Q. My mother got [Civilian Health and Medical Program of the Uniformed Services coverage] through her second husband. He died in the 1990s, and she became eligible for Tricare as his widow. A few years later, she got Medicare, and they canceled her military insurance. An officer friend thinks Tricare was wrong to cancel her insurance. Could she still be eligible?
A. It sounds like your mother turned 65, became entitled to Medicare, and thus lost her Tricare eligibility prior to Oct. 1, 2001, when Congress created Tricare for Life.
The best way for her to find out if she is still eligible is to call the Defense Enrollment Eligibility Reporting System at 800-538-9552. They can explain to her exactly how the Tricare eligibility rules apply in her case.
Q. I have other health insurance, and when I file with Tricare as second payer, I always have a problem getting copies of the original bills from my doctor's office. The other plan's explanation of benefits says what medical services I got and the amounts it paid, so why isn't that enough for Tricare's use? Why are copies of the original bills required?
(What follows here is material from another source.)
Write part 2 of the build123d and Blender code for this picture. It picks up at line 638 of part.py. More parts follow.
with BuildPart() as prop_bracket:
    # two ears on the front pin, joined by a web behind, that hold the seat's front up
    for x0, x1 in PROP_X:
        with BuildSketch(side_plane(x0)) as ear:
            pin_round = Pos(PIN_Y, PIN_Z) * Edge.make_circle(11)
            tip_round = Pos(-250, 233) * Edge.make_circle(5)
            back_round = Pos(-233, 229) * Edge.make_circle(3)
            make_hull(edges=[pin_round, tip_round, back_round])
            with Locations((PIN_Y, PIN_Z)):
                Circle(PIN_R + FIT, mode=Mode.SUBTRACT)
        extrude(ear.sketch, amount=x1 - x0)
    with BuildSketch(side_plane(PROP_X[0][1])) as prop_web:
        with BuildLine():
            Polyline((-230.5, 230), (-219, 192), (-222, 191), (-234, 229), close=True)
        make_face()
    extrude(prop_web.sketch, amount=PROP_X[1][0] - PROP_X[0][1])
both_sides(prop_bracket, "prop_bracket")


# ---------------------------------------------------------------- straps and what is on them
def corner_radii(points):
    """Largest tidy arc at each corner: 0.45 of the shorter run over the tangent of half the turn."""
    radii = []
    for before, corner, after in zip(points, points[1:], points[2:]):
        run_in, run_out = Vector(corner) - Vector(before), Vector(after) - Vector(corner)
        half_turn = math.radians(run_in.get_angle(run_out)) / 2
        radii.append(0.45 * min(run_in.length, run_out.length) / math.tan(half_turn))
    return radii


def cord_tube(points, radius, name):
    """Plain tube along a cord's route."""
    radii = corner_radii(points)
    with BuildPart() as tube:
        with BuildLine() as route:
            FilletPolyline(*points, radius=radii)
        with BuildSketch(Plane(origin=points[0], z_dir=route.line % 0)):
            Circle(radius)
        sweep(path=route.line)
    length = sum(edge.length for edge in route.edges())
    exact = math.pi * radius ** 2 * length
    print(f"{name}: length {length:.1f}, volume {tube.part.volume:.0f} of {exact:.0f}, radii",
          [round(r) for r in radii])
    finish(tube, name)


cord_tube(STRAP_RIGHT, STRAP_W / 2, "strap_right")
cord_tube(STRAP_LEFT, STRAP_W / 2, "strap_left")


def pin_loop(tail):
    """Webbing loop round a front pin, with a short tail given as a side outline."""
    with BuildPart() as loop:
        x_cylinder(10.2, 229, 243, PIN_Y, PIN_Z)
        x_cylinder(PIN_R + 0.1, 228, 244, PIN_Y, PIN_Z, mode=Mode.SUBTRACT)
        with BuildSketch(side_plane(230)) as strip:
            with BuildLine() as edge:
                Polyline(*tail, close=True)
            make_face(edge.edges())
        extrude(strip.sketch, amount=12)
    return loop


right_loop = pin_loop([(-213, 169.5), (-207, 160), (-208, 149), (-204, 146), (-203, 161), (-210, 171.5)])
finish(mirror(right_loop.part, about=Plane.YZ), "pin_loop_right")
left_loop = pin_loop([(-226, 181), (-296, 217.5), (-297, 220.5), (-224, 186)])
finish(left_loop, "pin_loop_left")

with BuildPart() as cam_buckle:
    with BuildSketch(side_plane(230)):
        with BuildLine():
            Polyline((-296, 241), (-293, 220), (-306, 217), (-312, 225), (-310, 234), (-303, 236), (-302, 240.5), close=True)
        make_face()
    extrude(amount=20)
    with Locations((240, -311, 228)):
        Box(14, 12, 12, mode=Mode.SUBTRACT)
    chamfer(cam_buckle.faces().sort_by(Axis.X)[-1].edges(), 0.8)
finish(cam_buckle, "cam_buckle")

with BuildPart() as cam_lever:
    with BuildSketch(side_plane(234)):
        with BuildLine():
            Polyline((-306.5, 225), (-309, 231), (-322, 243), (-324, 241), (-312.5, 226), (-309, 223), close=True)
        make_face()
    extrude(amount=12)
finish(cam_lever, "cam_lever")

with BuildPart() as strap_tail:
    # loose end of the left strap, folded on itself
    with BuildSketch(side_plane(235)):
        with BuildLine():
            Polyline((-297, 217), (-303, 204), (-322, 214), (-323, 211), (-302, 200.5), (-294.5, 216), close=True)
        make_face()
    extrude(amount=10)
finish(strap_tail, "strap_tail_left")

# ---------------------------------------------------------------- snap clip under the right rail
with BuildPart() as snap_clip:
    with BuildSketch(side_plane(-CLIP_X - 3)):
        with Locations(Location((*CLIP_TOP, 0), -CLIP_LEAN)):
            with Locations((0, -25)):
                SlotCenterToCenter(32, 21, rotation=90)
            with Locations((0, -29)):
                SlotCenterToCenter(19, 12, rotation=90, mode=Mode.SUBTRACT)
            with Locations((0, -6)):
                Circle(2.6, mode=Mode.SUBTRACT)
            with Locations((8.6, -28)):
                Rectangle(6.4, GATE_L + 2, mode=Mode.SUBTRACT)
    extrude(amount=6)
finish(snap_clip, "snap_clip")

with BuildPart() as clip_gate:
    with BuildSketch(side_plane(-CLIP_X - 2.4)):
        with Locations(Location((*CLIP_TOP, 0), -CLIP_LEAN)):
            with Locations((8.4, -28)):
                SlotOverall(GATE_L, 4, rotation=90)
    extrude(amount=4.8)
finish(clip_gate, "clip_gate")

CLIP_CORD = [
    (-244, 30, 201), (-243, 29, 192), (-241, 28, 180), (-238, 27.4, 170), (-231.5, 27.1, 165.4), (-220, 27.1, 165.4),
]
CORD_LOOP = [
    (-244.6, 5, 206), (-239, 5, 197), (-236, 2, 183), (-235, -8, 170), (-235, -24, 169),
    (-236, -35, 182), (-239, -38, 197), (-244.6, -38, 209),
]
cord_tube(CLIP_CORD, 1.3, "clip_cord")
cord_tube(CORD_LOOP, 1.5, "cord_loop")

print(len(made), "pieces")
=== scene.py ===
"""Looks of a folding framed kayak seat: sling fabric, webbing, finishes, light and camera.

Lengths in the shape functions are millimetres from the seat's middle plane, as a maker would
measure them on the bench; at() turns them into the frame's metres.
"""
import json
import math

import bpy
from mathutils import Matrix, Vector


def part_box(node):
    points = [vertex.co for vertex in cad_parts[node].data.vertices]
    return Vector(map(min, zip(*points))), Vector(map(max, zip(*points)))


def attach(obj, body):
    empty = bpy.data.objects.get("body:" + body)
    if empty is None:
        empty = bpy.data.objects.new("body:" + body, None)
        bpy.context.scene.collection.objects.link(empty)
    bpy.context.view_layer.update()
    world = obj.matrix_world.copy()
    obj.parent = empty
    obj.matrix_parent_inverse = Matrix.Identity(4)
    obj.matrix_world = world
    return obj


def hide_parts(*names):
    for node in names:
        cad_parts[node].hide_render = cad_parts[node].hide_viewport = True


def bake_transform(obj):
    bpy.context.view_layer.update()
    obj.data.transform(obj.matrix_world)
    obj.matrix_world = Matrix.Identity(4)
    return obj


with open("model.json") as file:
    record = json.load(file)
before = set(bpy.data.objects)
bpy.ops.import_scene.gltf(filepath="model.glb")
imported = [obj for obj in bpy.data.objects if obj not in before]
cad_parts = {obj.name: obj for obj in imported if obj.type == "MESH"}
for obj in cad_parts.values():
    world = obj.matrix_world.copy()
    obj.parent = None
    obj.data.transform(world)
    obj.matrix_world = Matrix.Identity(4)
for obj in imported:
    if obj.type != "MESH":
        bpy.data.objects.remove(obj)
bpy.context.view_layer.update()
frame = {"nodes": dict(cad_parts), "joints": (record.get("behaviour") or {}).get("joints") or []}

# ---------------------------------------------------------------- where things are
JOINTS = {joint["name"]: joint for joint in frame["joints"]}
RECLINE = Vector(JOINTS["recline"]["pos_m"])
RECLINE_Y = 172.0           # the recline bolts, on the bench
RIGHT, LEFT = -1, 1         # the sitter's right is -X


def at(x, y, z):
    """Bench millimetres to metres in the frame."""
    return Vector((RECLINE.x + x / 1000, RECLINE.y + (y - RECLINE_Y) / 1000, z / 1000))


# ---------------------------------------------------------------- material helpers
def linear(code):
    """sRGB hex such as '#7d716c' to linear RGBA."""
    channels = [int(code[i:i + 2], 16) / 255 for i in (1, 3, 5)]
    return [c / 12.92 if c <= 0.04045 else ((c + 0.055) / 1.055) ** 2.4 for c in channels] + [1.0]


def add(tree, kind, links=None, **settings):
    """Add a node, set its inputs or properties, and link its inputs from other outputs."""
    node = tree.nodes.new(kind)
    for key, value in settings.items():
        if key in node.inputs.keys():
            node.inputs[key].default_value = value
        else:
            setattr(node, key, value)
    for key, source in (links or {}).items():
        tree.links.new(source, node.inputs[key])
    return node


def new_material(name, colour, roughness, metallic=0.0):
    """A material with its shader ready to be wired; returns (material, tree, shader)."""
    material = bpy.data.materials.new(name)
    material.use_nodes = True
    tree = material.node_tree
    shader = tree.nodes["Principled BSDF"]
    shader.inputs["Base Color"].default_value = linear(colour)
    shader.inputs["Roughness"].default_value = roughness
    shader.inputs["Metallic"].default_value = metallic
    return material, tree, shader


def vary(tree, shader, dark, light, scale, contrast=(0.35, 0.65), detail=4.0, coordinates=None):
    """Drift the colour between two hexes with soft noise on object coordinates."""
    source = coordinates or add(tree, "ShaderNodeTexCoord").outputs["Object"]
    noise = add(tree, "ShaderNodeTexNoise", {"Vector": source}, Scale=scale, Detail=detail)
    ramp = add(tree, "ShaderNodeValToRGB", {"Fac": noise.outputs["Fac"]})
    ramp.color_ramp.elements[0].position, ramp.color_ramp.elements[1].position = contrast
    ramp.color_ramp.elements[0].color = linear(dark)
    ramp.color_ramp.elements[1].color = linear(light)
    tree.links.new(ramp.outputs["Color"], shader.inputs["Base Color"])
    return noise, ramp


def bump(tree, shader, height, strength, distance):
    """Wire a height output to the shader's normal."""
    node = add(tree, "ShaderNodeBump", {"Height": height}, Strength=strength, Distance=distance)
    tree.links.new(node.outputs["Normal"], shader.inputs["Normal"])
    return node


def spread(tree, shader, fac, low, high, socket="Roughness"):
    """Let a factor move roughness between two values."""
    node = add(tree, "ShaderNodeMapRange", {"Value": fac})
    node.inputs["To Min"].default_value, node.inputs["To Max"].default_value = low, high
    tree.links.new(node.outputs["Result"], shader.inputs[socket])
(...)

A. The way services are listed on the other plan's EOB may not report a detailed description of the medical services you actually received. For example, there may be several different services labeled simply as "office visit" on the other plan's EOB. Tricare and the other plan likely allow different amounts for each service, so the words "office visit" and the amount allowed by the other plan do not tell Tricare exactly what kind of medical service the patient received.
Tricare must know exactly what services you received to determine the amount it would have allowed for each of them if Tricare had been your primary coverage. If, as I suspect, the problem arises between you and the office staff, perhaps explaining it to your doctor will remedy the situation.
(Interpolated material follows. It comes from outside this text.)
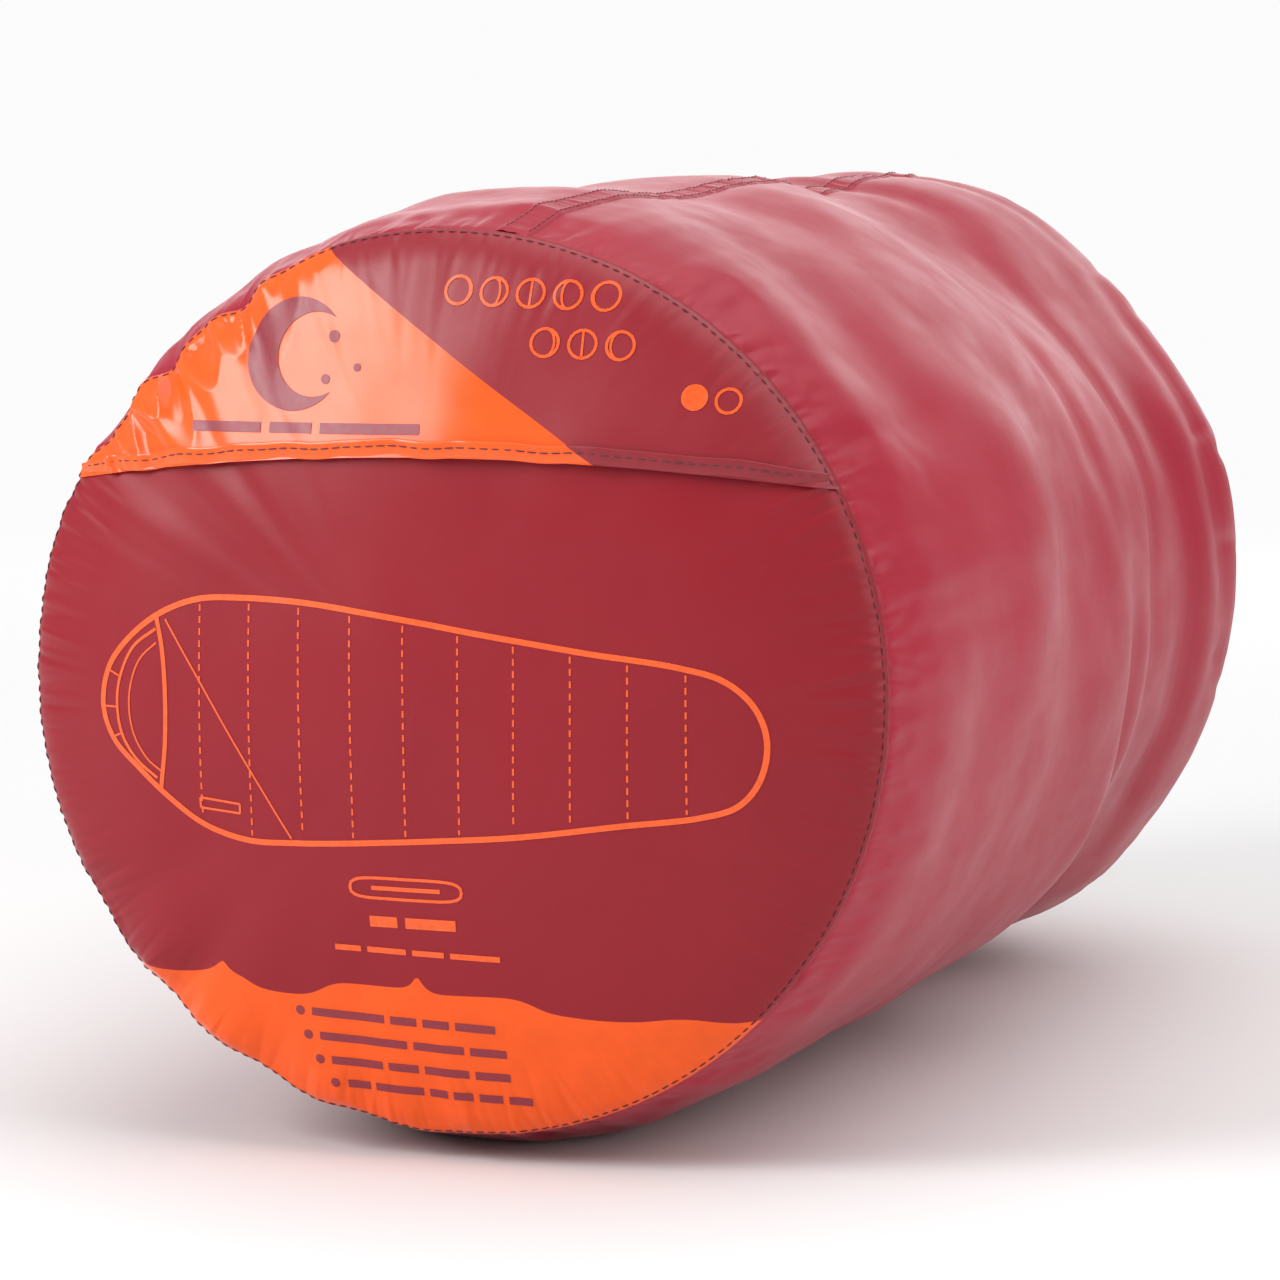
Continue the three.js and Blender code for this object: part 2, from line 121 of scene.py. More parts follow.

Q. My wife is eligible for Tricare because of my military service. What will happen to her eligibility if I die because of a condition that is not service-connected?
A. Your death, or the reason for it, will have no effect on your wife's Tricare eligibility. Under current law, she can remain eligible for Tricare for the rest of her life unless she remarries. If she remarries, she will immediately lose her Tricare eligibility under your sponsorship.
Her eligibility under your sponsorship cannot be restored, even if her second marriage is ended by divorce or death.